Is bringing along the old interface of mice & menus helping or hurting? I particularly like the new "swipe up" gesture to scroll down of a touchscreen rather than the traditional "elevator window" model of scroll bars where clicking up scrolls up.
They are absolutely to be commended for chastising developers that there is no easy way to discover actions if they are not intuitive; I'd rather they come up with ways to address this than just fall back on menus though. For example, Apple included an interactive tutorial for using the custom gestures built-in to Pages, Numbers and Keynote because they aren't discoverable at all. Some I've forgotten because I don't use them (and I'd have to re-watch the tutorials again to re-program my brain). But the ones I have picked up on are absolutely ingrained and effortless now. Unfortunately, built-in tutorials are the exception rather than the rule, and even when they are included they more trouble to refer to than a drop down menu. But there are ways to improve without eliminating gestures.
I wouldn't want to use the gesture interface when I'm programming during the day, but when I'm swiping through my early morning junk mail, RSS feeds, and to-do items, my brain feels far more engaged on my iPad than my desktop. It's almost like the touch gestures are autonomic and leave my (limited) higher brain functions alone to read though the fog (at least until my caffeine kicks in.)
I agree that people need to improve gesture interfaces which are in their infancy, but I don't think it's justified to throw the baby out with the bath water just because of long traditions.
Lets draw some parallels here... I'd say that point n click UI is most like that of the layout for a controller on a classic console. If you follow a standard UI you have certain buttons and menus that users can identify with. For example," _, [ ] and X " sit in the upper left or right hand corner of most application windows. Users expect these buttons(minimize, maximize and close) and use them regularly. Likewise, a classic controller layout like those from Sony and Microsoft includes directional buttons, face buttons and triggers. Game developers use the similarities in control layout to map their action buttons. Multi-platform games have near exact mappings and games within a particular genre use configurations that are similar to one another.
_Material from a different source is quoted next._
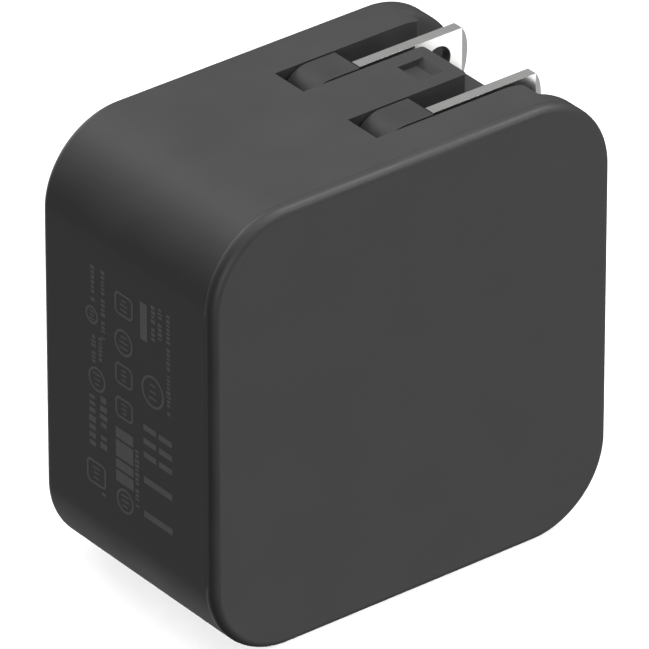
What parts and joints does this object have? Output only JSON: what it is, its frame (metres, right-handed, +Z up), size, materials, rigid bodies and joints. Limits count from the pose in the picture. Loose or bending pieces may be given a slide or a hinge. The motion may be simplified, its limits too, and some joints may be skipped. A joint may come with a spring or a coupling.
{
  "type": "usb wall charger",
  "caption": "Square, flat-sided mains charger with round corners, a two-blade plug that folds flush into a pocket in its top face, and a USB-C port in its bottom face.",
  "frame": {"origin": "middle of the bottom face, the face with the USB port", "axes": "+X right towards the folded blades' tips, +Y from the front cover to the back wall, +Z up to the face with the folding plug"},
  "size_m": [0.054, 0.0302, 0.054],
  "materials": {
    "case_plastic": "fine matte texture, dark grey",
    "cover_plastic": "fine matte texture, dark grey",
    "hinge_plastic": "smooth matte, dark grey",
    "plated_blade": "bright nickel plating",
    "retainer_plastic": "moulded, black",
    "screw_steel": "zinc plated",
    "spring_steel": "plain spring steel",
    "spring_bronze": "plain phosphor bronze",
    "wire_insulation": "soft insulation, red",
    "circuit_board": "green solder mask",
    "port_shell": "plated steel shell",
    "port_plastic": "black insert",
    "fuse_sleeve": "shrink sleeve, green",
    "film_capacitor": "yellow case",
    "ceramic_disc": "blue dipped coating",
    "chip_epoxy": "black moulded epoxy",
    "ferrite": "dark grey ground ferrite",
    "copper_winding": "enamelled copper",
    "capacitor_sleeve": "dark blue shrink sleeve",
    "bobbin_plastic": "moulded, black",
    "winding_tape": "yellow insulating tape",
    "aluminium_sheet": "rolled sheet",
    "insulation_film": "thin insulating film"
  },
  "bodies": {
    "charger": {"main_housing": "case_plastic", "front_cover": "cover_plastic", "hinge_retainer": "retainer_plastic", "retainer_screw_left": "screw_steel", "retainer_screw_right": "screw_steel", "detent_spring": "spring_steel", "contact_spring_line": "spring_bronze", "contact_spring_neutral": "spring_bronze", "lead_wire_line": "wire_insulation", "lead_wire_neutral": "wire_insulation", "mains_board": "circuit_board", "usb_board": "circuit_board", "usb_shell": "port_shell", "usb_tongue": "port_plastic", "fuse": "fuse_sleeve", "x_capacitor": "film_capacitor", "y_capacitor": "ceramic_disc", "bridge_rectifier": "chip_epoxy", "choke_core": "ferrite", "choke_winding_line": "copper_winding", "choke_winding_neutral": "copper_winding", "bulk_capacitor_lower": "capacitor_sleeve", "bulk_capacitor_upper": "capacitor_sleeve", "transformer_core_lower": "ferrite", "transformer_core_upper": "ferrite", "transformer_bobbin": "bobbin_plastic", "transformer_winding": "winding_tape", "power_switch": "chip_epoxy", "control_chip": "chip_epoxy", "heat_spreader": "aluminium_sheet", "front_heat_plate": "aluminium_sheet", "insulation_sheet": "insulation_film", "output_choke": "ferrite", "output_capacitor_1": "capacitor_sleeve", "output_capacitor_2": "capacitor_sleeve", "board_connector": "bobbin_plastic"},
    "plug": {"blade_carrier": "hinge_plastic", "blade_line": "plated_blade", "blade_neutral": "plated_blade"}
  },
  "joints": [
    {"name": "plug_fold", "type": "hinge", "parent": "charger", "child": "plug", "pos_m": [0.004, 0, 0.0501], "axis": [0, -1, 0], "range_deg": [0, 90]}
  ]
}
Contrast this to button mappings of a game on the PC platform. Developers have 108 keys and a mouse at their disposal. They can create and mandate some very confusing control layouts. Gesture controlled UI design has just as many, if not more, possibilities. As some users have mentioned, patenting gestures does not help create standards. This just means develops have to think of new ways(read: different buttons) for users to interact with their application.
Where's the point in all this? PC games can have some very confusing control sets. However They havent failed yet. Many gamers prefer them over consoles with a more limited set of controls. I think the confusion over gesture UI will fade and with time more people will learn to accept the nuances
That's like saying vintage '94 web design was a step back from menu and keystroke driven application design.
At least, that's the Microsoft theory.
On the other hand, everyone from Linux to Android to iOS disagrees, and consumers have a choice because of it(I.e. if you don't like the Windows UI, you can use any number of Linux UIs or the OSX one. Phone UIs give even more choice).
*Get your experts to evaluate the competitions apps/platforms. "Oh noes! Three mouse buttons! One mouse button! This simply will not do!"
Have gnu, will travel.
What I saw: Expert's Gay Sexual Interfaces Are a Step Backwards in Usability
Seriously? LoL
How much practice is required before you're considered an expert at these homo-erotic interfaces?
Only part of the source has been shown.